Yael: With all these documents. And for all we know there are dozens more out there in the world that just haven’t been discovered yet.

Schwab: Yeah.

Yael: Probably not, but you never know.

Schwab: I hope so. I feel like, you know, for all these discoveries that we’ve talked about, you know, like the discovery of Babatha’s documents, and the Dead Sea Scrolls and the Oneg Shabbos archive from the Warsaw Ghetto, and the Cairo Geniza, like, is there something else that we haven’t even found yet, that in our own lifetimes someone’s gonna discover. Or, will it be discovered and we won’t even appreciate its value until years later because people knew about the Cairo Geniza for a while until they fully understood the importance.

Yael: And this is why I haven’t thrown out my 10th grade math notes yet. Because one day someone might need to read them to discover something important about the world.

Schwab: Or about you.

Yael: The closet in my childhood bedroom is going to be (Laughs) where they are found.

Schwab: It’s so funny that you’re saying this and laughing about it.

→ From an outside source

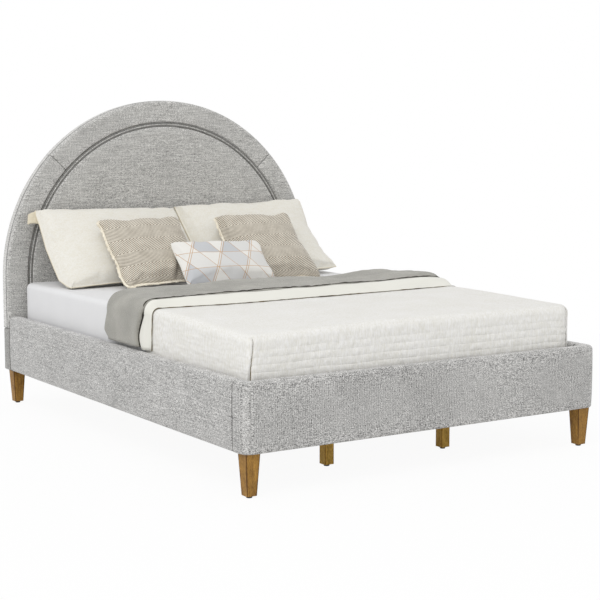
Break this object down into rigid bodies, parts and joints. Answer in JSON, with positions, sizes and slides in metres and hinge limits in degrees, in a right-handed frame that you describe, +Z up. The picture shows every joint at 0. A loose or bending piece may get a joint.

I have literally the exact same thing. I have a cardboard box in my parent’s house, um, where I saved a lot of mostly school documents. Um, and labeled them by year. And my parents at one point said, like, “What is the point of this?” And I, the box was labeled, um, Yonatan… My parents call me by my Hebrew name, Yonatan, it’s on school stuff. And then later, uh, a couple of years ago at some point in my 20s I crossed that out and wrote “For the Biographer of Jonathan Schwab.”

Yael: (Laughs)

Schwab: And you know what? That person will thank me.

Yael: But they won’t pay you.

Schwab: No, no I don’t think so. (Laughs)

Yael: Good for you. I appreciate that level of self-confidence.